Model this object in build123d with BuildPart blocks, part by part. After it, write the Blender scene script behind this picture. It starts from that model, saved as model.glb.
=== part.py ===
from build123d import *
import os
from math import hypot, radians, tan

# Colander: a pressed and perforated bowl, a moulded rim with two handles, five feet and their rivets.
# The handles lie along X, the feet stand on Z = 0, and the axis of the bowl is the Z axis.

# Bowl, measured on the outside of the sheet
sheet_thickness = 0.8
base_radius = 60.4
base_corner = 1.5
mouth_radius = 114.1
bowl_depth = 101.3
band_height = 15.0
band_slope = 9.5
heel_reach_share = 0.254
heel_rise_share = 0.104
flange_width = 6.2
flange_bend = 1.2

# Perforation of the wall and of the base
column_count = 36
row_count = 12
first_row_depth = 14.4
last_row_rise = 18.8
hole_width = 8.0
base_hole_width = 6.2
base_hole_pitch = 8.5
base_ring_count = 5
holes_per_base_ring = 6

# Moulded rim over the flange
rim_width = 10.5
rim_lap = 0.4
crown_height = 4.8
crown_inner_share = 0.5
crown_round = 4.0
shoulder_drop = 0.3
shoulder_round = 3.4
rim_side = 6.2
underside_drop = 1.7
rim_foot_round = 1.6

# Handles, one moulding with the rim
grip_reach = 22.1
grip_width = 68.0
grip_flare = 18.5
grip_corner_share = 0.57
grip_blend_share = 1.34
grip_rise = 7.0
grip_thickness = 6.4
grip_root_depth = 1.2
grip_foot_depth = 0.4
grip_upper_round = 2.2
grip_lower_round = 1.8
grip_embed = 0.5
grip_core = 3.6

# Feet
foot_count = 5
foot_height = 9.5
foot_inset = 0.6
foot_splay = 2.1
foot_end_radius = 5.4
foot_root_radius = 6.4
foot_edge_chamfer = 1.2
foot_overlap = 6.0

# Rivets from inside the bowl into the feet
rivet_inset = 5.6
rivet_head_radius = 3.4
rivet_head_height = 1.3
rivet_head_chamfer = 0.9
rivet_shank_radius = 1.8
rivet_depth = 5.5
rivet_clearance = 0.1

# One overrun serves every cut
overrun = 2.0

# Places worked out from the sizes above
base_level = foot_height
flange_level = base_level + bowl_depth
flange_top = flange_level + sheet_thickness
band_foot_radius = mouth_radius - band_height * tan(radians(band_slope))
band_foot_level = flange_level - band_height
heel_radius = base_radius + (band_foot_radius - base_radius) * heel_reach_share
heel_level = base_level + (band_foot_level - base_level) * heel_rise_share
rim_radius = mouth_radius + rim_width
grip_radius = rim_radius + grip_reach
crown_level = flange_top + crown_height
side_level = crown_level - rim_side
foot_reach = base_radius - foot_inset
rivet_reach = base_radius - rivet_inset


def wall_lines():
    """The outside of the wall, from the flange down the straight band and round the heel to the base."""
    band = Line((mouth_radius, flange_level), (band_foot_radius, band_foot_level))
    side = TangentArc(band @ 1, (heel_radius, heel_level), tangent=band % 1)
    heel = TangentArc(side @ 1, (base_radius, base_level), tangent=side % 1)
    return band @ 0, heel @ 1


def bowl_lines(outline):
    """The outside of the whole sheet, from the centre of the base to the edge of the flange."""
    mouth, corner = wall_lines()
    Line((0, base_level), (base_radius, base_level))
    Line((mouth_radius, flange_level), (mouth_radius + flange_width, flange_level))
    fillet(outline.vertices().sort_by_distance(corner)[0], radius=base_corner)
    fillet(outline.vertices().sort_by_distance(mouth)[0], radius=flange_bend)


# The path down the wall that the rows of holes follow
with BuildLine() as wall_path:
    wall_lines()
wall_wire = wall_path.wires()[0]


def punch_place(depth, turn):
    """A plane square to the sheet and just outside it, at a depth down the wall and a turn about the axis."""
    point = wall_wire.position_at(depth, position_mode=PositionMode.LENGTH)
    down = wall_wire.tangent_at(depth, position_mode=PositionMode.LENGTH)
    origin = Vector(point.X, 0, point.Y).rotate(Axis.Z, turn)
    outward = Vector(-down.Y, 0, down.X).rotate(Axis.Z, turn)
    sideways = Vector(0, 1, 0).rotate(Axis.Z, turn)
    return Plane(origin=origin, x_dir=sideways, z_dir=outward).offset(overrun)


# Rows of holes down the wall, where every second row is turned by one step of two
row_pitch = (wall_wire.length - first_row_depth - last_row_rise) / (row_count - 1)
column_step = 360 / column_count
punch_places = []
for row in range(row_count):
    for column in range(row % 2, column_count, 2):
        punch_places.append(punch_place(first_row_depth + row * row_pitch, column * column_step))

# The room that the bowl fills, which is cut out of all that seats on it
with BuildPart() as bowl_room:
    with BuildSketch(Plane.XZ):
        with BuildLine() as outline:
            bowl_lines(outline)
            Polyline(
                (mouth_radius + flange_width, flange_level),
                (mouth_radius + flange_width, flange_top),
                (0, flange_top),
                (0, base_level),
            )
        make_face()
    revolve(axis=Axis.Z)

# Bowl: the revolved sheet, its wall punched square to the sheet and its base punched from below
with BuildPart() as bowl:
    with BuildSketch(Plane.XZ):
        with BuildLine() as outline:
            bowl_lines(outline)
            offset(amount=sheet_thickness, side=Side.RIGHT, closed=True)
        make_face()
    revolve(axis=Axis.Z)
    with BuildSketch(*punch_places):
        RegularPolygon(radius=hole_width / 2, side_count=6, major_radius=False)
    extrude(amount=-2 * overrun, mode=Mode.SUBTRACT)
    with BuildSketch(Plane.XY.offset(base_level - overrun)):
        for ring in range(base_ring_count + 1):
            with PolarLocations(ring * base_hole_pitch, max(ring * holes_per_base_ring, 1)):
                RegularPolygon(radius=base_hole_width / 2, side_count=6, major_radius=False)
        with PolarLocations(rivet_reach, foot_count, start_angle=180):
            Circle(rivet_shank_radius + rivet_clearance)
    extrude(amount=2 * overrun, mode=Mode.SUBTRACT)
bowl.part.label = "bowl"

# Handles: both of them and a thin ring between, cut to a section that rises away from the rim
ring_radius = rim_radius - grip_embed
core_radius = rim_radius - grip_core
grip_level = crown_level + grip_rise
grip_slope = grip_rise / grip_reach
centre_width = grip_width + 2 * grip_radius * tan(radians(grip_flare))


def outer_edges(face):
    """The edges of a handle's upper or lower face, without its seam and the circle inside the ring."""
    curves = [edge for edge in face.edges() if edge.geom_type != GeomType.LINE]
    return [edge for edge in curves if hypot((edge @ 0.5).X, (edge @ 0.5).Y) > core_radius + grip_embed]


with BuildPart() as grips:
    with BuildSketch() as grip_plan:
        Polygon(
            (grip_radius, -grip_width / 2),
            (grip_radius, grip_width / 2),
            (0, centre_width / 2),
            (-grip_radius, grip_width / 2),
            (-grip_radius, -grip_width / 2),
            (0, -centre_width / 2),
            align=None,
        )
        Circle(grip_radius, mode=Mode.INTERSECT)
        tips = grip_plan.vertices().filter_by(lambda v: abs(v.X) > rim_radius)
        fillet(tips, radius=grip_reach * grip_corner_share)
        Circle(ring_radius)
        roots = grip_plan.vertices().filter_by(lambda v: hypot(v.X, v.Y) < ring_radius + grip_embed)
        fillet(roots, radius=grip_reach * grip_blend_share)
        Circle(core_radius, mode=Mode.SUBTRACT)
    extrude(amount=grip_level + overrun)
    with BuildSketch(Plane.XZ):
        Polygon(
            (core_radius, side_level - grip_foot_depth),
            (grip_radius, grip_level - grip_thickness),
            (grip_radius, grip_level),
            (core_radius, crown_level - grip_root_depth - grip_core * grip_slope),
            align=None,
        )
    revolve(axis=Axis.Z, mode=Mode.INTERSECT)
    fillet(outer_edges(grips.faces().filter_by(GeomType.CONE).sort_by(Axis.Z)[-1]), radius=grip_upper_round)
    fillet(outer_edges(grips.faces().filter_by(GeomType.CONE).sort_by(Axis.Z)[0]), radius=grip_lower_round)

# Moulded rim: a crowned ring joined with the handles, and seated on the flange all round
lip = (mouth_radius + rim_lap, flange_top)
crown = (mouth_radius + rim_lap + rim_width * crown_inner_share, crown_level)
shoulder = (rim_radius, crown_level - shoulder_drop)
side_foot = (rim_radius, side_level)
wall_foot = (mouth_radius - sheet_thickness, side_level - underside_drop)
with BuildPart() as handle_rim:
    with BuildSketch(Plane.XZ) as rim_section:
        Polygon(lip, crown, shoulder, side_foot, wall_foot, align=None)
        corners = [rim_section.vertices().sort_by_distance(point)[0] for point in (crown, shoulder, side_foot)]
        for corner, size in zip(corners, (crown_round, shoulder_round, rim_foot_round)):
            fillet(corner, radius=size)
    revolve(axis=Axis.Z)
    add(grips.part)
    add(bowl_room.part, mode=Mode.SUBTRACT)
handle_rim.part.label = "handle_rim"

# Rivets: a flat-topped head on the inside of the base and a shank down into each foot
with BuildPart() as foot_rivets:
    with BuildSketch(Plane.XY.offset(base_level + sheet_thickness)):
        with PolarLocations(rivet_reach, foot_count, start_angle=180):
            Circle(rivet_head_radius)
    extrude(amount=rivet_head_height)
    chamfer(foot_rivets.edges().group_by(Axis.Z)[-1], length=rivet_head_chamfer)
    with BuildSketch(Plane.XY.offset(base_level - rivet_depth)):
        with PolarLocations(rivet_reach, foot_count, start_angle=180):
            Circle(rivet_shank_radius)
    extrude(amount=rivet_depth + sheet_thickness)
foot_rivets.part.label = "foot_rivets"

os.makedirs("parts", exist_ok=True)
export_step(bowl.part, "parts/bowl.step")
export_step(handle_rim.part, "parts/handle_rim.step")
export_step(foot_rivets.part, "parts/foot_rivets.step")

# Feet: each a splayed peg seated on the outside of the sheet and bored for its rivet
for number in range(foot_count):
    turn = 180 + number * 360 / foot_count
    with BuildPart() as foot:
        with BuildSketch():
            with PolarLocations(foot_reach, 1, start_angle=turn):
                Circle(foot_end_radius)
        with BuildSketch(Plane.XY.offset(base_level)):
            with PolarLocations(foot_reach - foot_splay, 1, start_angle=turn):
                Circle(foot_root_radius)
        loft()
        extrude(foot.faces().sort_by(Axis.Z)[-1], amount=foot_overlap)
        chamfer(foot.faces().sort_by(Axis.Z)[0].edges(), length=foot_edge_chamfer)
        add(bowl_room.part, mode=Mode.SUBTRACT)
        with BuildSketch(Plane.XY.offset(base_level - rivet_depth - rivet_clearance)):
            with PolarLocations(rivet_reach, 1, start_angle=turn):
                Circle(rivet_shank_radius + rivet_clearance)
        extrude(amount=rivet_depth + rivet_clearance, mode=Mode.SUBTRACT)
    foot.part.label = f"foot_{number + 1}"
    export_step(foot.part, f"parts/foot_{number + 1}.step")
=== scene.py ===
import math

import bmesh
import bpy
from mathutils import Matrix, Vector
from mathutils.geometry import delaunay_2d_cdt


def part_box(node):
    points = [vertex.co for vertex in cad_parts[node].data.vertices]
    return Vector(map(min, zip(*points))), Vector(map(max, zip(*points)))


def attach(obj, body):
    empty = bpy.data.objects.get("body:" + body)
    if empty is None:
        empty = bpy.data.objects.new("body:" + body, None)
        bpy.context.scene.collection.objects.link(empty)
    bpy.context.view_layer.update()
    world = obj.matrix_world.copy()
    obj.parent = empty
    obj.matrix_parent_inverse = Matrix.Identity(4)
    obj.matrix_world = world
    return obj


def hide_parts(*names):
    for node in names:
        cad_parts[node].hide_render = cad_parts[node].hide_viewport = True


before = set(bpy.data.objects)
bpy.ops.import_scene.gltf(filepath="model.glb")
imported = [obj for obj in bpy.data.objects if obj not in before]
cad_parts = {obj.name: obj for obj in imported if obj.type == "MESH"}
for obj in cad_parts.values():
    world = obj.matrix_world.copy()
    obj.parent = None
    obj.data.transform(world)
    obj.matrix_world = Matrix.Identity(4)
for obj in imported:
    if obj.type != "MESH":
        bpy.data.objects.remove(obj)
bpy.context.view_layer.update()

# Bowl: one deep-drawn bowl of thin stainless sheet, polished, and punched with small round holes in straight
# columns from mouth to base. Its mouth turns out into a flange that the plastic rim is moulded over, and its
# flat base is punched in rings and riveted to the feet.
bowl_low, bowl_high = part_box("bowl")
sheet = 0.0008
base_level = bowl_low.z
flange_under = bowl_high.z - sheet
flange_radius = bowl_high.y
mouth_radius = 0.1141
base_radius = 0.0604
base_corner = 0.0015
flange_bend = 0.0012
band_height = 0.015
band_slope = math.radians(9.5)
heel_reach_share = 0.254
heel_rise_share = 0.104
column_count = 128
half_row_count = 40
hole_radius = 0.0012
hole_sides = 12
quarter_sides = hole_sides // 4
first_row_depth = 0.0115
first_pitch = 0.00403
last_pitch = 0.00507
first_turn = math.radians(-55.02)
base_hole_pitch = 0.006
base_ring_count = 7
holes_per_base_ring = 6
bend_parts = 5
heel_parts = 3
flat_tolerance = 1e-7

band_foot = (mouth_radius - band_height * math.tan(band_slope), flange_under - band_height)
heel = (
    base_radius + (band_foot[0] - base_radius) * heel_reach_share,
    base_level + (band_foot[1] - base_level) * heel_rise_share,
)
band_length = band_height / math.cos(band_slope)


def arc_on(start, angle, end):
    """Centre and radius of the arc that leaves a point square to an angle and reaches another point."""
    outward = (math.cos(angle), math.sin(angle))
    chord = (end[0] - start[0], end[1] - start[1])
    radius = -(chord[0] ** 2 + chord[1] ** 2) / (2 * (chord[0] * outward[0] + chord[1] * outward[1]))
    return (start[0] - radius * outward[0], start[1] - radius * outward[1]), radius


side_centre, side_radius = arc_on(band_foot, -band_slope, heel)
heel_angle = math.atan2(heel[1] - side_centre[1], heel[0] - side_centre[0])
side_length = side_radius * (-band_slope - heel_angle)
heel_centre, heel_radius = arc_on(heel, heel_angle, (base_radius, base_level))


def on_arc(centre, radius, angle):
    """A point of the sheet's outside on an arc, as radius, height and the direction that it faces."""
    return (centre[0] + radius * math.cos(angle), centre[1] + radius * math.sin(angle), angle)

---

# WRITTEN TASK
From the listing, copy each line containing the word "before".

# RESPONSE TO THE EXERCISE
before = set(bpy.data.objects)
imported = [obj for obj in bpy.data.objects if obj not in before]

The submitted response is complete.